As we remember George Michael for the golden voice and impeccable style that made him a wonder to watch in and out of Wham!, it’s also important to evaluate how complicated all of this was to him personally. Here is a man who sang about freedom but wasn’t truly free, who sang about faith but didn’t get much in return. Michael’s ‘80s hit streak is full of unforgettable music — “Careless Whisper,” “Last Christmas,” “Everything She Wants” — but also carefully managed and deliberately slippery image control. “Wham! Rap (Enjoy What You Do),” the requisite early stab at hip-hop, finds Michael singing “I’ve got street credibility” and “I choose to cruise” just a few lines apart, easing into machismo and taking it for a walk before altering it to his liking.

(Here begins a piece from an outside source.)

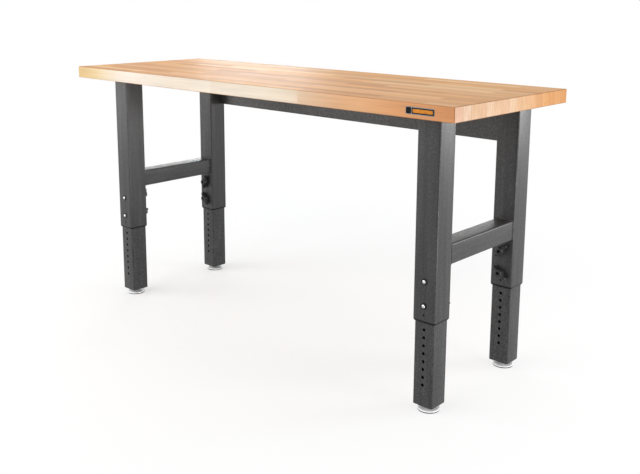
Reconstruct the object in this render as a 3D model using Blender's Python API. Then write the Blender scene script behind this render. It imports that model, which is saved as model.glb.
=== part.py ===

Michael’s catalogue of music videos would play out just the same. The butch leather gear of the “Wham! Rap” and “Bad Boys” videos gave way to skimpy cowboy cosplay in “Club Tropicana” and pastel pum-pum shorts in “Wake Me Up Before You Go-Go”; “Freedom ‘90” is supermodel karaoke, while “Too Funky” is a drag show. This constant flux was both marketing genius and thoughtful subterfuge, the artist showing us that we could be any kind of man we wanted at a time when he couldn’t.

In the closet, you are preternaturally aware of your mannerisms as they are broadcasted to and received by those around you. You are tuning your masculinity down to an audience, figuring out how much of yourself to give without arousing suspicion. For a while in the colorful ‘80s, we watched George Michael attempt to and succeed at having it all. He was a sex symbol to women, a pin-up idol to certain knowing men, and a pop dynamo to them all. Trouble only surfaced when he decided he wanted more. On an album appropriately titled Listen Without Prejudice, George Michael staked his claim to serious artistry, dramatically burning the iconic leather jacket from the peppy “Faith” video in “Freedom ‘90” and avoiding easy pop hits in favor of socially conscious ballads. An eerily prescient cover of Stevie Wonder’s “They Won’t Go When I Go” foresaw Michael’s immediate future: Listen’s gamble on high-minded writing and virtuosic performance sunk its sales in the U.S. — stay strong, Joanne — and Michael sued Sony for trying to bury the project.

Michael’s scrap with Sony initiated a period of strife that rocked him privately and professionally, and, I think, deprived the world of half a decade’s worth of great music. First, he found his first love in designer Anselmo Feleppa, only to discover that Feleppa was dying of AIDS. Not long after Feleppa passed, the Sony suit was tossed out. After the trial and the personal tragedy, and perhaps feeling constrained by the times to share with fans or family, Michael’s mission seemed to shift from changing the world through song to torching everything. “I’ve spent much of the last 15 or 20 years trying to derail my own career,” he’d tell BBC Radio 4’s Desert Island Discs in 2007, “because it never seems to suffer. I suffer like crazy … but my career just seems to always *right itself … like a plastic duck in a bath. I think in some ways I resent that.” Elsewhere in the interview, he says he was never happy making the songs we consider his classics. The guy who wrote steamy bedroom jams like “Father Figure” and “I Want Your Sex” didn’t even have a gratifying sex life at the time. His was a story of the deceit of appearances, of escape from the wrath of a homophobic world, of pain hiding behind bleach-blonde hair and a platinum smile.

I think George Michael knew what he was in for on that fateful day in 1998 when he walked into a Los Angeles–area restroom and cruised a guy who turned out to be a cop in some ponderous sting operation. I think he got sick of being everything to everyone. You can hear it in the music, as he crept further away from radio on the gloomy textures and rueful candor of 1996’s Feleppa tribute, Older, and 1999’s stately jazz covers album, Songs From the Last Century. I hate that he needed to run. I hate that so much of his torment revolved around people’s simple refusal to come to grips with the realities of same-sex love and intimacy, that Michael making it his business to sell us happiness should cost him his own, and that his death at 53 kicked up a few of the same whispers about his HIV status that had plagued him decades earlier. I’m not sure if we live in a better world now. I don’t know what was won. Raise a glass on New Year’s Eve to George Michael, a modern pop St. Sebastian. He tried to show us how to loosen up. We weren’t ready.

*Update: This post originally used the word “write” instead of “right.”